┌────────
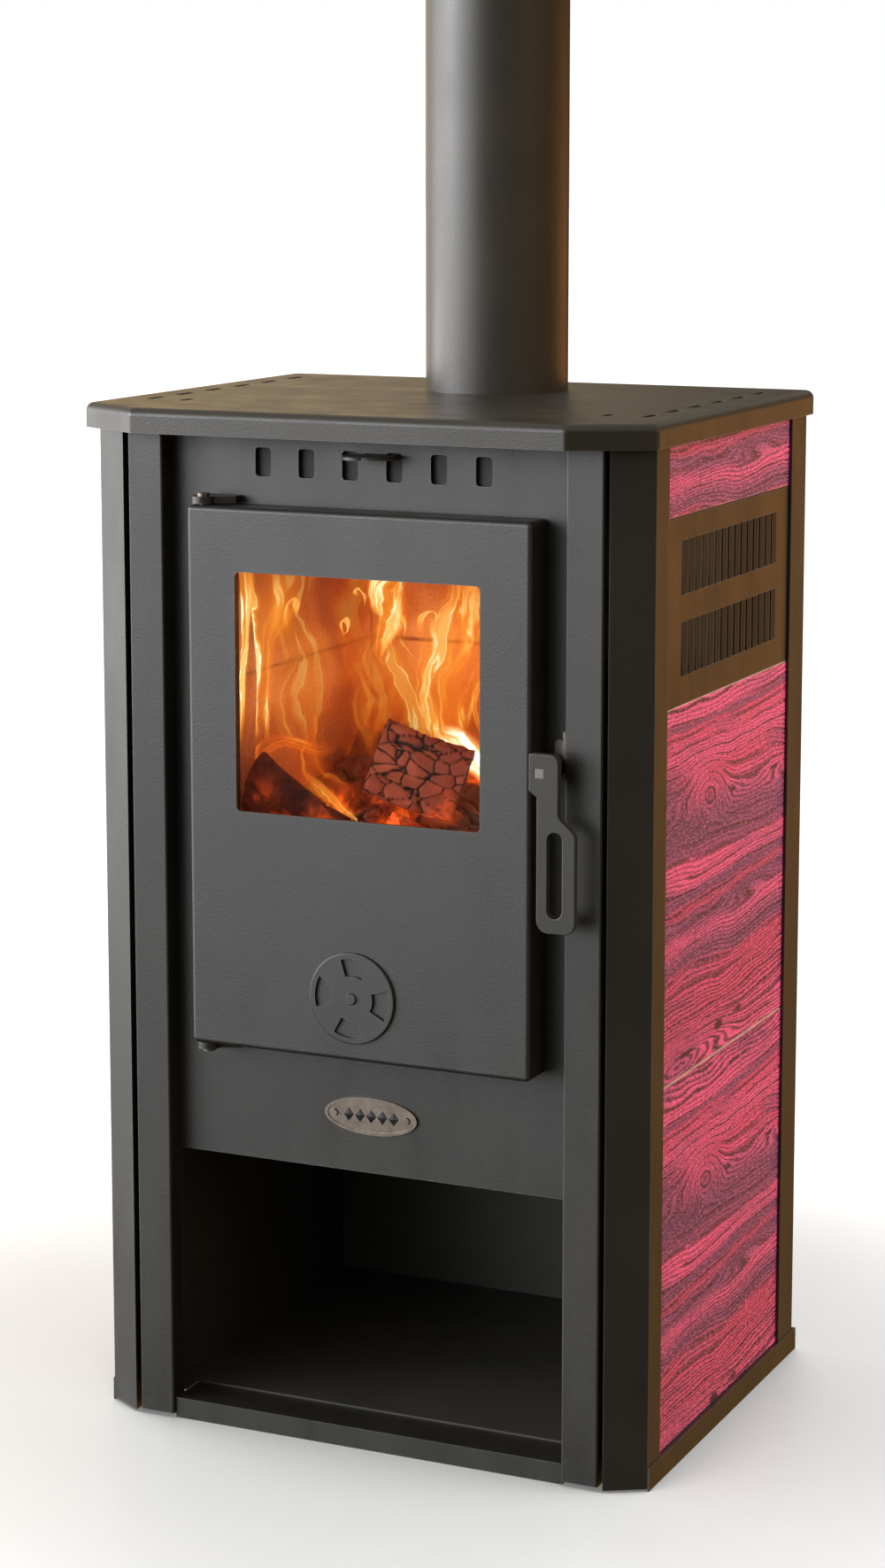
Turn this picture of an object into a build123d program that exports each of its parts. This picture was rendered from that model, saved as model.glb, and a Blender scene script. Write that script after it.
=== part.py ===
from build123d import *
import math
import os

# Free-standing wood burning stove with a log store under the firebox.
# Millimetres. +Z up, -Y is the front, +X is the door handle's side.
# The origin is on the floor, under the middle of the top plate.

# ---------------------------------------------------------------- driving dimensions
plate_w, plate_d, plate_top = 494.0, 406.0, 844.0
plate_rim, plate_wall, plate_skin = 20.0, 4.0, 5.0
plate_corner_x, plate_corner_y = 61.0, 36.0

body_half = 241.0          # side faces of the posts
strip_y = -172.0           # front faces of the two flat front strips
panel_y = -153.5           # front face of the front plate
rear_y = 199.0             # rear faces of the rear posts
sheet = 2.0                # folded casing sheet
floor_gap = 2.0            # posts stop this far above the floor

door_left, door_right = -145.0, 152.0
door_bottom, door_top = 330.0, 767.0
door_front, door_rear = -186.0, -156.5
door_skin = 3.0
door_opening_w, door_opening_h = 243.0, 393.0
window_w, window_h = 212.0, 192.0
window_x, window_z = 3.5, 620.0

warm_slot_x, warm_slot_y, warm_slot_pitch, warm_slots = 216.0, -106.0, 50.0, 6
front_slot_x, front_slot_y = 184.0, -112.0
warm_slot_l, front_slot_l, warm_slot_w = 26.0, 20.0, 7.0

flue_r, flue_wall, flue_length = 60.0, 1.5, 500.0
flue_y = 95.0
socket_r, socket_depth = 60.2, 60.0
plate_hole_r = 58.2        # hole for the spigot in the top plate
spigot_r, spigot_wall, collar_r = 57.9, 1.7, 74.0

log_opening_top = 229.0
plinth_h = 19.0

hinge_x, hinge_y, pin_r = -136.5, -173.0, 3.5
running_gap = 0.05         # radial clearance of pins in their holes

handle_x, handle_z = 163.3, 577.0
handle_front, handle_t, shaft_r = -197.0, 6.0, 5.0

rosette_x, rosette_z, rosette_r, rosette_t = 0.0, 381.6, 37.0, 2.5
rosette_turn = -6.0        # degrees, how the windows stand at rest
rosette_window, door_hole = 46.0, 38.0     # sector angles: the disc covers the holes at rest
window_in, window_out = 18.1, 32.3

air_slot_w, air_slot_h, air_slot_pitch = 14.0, 23.0, 38.3
air_slot_count, air_slot_x, air_slot_z = 6, 2.8, 800.5
air_slide_y, air_slide_t = -149.2, 2.0
lever_z, lever_t = 807.5, 3.0
lever_x = air_slot_x + 11.7
slide_travel = air_slot_pitch / 2          # the slide is shut at rest

louvre_rows, louvre_count, louvre_pitch = (662.6, 726.4), 15, 14.8
louvre_y, louvre_h = 18.0, 42.4

badge_x, badge_z = 0.5, 276.5
badge_half_w, badge_half_h = 41.0, 15.5
badge_rivet_x = 32.0       # either side of the badge's middle

pan_half, pan_front, pan_back, pan_bottom, pan_h = 104.0, -128.0, 120.0, 345.0, 62.0

tile_t, tile_h = 7.0, 300.0
flange_w = 27.0            # side flange of a corner post

# ---------------------------------------------------------------- derived places
body_top = plate_top - plate_skin
# Plan of one louvre slit: outward from the panel's face, and rearward. Its rear wall is a sloping blade.
louvre_half = louvre_pitch / 2
louvre_section = ((0.1, -louvre_half + 0.3), (0.1, louvre_half - 0.2),
                  (-sheet - 0.1, 1.7), (-sheet - 0.1, -louvre_half + 0.3))
chamfer_y = strip_y + 18.0
flange_end_y = chamfer_y + flange_w
groove_out, groove_in, strip_in = 210.0, 205.6, 174.4
post_in = groove_out - sheet
rear_post_y = 159.0
rear_rail_end = rear_y + 3.0
tile_x = body_half - sheet - 0.5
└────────
## What you will do
Which lines above hold the word "this"? Copy each of them.

## Written solution
Turn this picture of an object into a build123d program that exports each of its parts. This picture was rendered from that model, saved as model.glb, and a Blender scene script. Write that script after it.
floor_gap = 2.0            # posts stop this far above the floor